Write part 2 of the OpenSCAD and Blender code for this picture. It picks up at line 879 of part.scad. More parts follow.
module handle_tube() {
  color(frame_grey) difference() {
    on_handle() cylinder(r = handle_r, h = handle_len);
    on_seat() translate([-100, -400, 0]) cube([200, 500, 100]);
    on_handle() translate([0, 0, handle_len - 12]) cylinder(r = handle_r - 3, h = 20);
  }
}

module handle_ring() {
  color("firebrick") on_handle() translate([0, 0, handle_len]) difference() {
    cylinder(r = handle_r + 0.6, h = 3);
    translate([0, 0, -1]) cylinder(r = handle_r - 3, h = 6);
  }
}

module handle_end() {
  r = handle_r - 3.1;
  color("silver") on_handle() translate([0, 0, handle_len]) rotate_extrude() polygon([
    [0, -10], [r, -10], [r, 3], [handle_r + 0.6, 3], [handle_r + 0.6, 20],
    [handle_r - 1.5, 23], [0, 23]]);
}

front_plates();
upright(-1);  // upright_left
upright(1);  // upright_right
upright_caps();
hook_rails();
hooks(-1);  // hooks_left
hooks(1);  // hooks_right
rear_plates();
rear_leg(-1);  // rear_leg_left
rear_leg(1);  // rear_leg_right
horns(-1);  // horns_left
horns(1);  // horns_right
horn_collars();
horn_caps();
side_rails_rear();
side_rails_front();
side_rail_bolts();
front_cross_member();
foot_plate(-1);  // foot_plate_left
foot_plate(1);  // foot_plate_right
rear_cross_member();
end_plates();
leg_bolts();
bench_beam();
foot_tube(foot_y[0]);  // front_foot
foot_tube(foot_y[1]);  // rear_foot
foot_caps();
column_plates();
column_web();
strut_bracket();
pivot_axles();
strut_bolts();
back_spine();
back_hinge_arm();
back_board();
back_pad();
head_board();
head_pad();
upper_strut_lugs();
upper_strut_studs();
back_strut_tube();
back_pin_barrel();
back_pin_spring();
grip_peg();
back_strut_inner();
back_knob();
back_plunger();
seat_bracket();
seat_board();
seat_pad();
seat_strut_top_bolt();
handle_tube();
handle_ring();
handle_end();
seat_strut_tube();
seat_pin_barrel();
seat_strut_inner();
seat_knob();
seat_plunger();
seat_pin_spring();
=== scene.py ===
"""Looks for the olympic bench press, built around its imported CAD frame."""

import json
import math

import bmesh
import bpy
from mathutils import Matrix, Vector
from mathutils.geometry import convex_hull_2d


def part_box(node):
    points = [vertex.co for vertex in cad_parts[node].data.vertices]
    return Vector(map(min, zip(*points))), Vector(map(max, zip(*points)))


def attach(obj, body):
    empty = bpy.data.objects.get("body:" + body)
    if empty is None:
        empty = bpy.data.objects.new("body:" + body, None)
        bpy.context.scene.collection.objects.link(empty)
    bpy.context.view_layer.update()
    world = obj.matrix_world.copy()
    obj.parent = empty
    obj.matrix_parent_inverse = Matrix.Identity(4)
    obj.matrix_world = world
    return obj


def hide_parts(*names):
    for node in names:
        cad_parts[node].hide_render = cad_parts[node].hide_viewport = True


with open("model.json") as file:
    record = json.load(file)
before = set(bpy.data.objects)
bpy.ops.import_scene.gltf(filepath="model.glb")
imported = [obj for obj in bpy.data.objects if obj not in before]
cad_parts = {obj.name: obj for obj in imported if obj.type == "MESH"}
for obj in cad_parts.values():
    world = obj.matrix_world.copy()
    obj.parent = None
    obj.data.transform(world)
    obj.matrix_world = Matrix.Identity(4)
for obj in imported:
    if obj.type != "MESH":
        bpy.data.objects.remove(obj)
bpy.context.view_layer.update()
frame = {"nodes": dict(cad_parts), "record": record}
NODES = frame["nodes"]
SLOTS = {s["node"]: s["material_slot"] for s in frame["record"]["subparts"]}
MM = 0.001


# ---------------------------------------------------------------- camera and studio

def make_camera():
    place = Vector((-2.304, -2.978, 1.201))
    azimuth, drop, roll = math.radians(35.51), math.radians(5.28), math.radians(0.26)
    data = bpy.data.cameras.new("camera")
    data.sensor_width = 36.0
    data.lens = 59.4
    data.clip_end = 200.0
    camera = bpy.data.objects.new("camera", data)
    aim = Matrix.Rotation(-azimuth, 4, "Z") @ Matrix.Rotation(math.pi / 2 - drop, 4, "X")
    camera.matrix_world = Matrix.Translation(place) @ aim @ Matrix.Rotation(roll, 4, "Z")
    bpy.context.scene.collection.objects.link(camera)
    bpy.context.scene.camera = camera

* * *

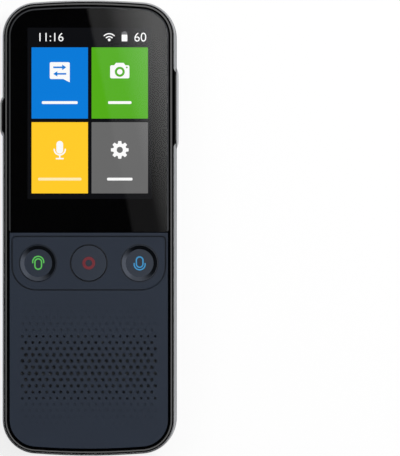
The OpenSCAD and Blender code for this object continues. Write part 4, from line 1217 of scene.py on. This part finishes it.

• **Written exercise**
Extract and output the part that opens with the line containing "front_plates();" and closes with the line containing "in imported if", unchanged, ends included.

• **Response**
front_plates();
upright(-1);  // upright_left
upright(1);  // upright_right
upright_caps();
hook_rails();
hooks(-1);  // hooks_left
hooks(1);  // hooks_right
rear_plates();
rear_leg(-1);  // rear_leg_left
rear_leg(1);  // rear_leg_right
horns(-1);  // horns_left
horns(1);  // horns_right
horn_collars();
horn_caps();
side_rails_rear();
side_rails_front();
side_rail_bolts();
front_cross_member();
foot_plate(-1);  // foot_plate_left
foot_plate(1);  // foot_plate_right
rear_cross_member();
end_plates();
leg_bolts();
bench_beam();
foot_tube(foot_y[0]);  // front_foot
foot_tube(foot_y[1]);  // rear_foot
foot_caps();
column_plates();
column_web();
strut_bracket();
pivot_axles();
strut_bolts();
back_spine();
back_hinge_arm();
back_board();
back_pad();
head_board();
head_pad();
upper_strut_lugs();
upper_strut_studs();
back_strut_tube();
back_pin_barrel();
back_pin_spring();
grip_peg();
back_strut_inner();
back_knob();
back_plunger();
seat_bracket();
seat_board();
seat_pad();
seat_strut_top_bolt();
handle_tube();
handle_ring();
handle_end();
seat_strut_tube();
seat_pin_barrel();
seat_strut_inner();
seat_knob();
seat_plunger();
seat_pin_spring();
=== scene.py ===
"""Looks for the olympic bench press, built around its imported CAD frame."""

import json
import math

import bmesh
import bpy
from mathutils import Matrix, Vector
from mathutils.geometry import convex_hull_2d


def part_box(node):
    points = [vertex.co for vertex in cad_parts[node].data.vertices]
    return Vector(map(min, zip(*points))), Vector(map(max, zip(*points)))


def attach(obj, body):
    empty = bpy.data.objects.get("body:" + body)
    if empty is None:
        empty = bpy.data.objects.new("body:" + body, None)
        bpy.context.scene.collection.objects.link(empty)
    bpy.context.view_layer.update()
    world = obj.matrix_world.copy()
    obj.parent = empty
    obj.matrix_parent_inverse = Matrix.Identity(4)
    obj.matrix_world = world
    return obj


def hide_parts(*names):
    for node in names:
        cad_parts[node].hide_render = cad_parts[node].hide_viewport = True


with open("model.json") as file:
    record = json.load(file)
before = set(bpy.data.objects)
bpy.ops.import_scene.gltf(filepath="model.glb")
imported = [obj for obj in bpy.data.objects if obj not in before]
cad_parts = {obj.name: obj for obj in imported if obj.type == "MESH"}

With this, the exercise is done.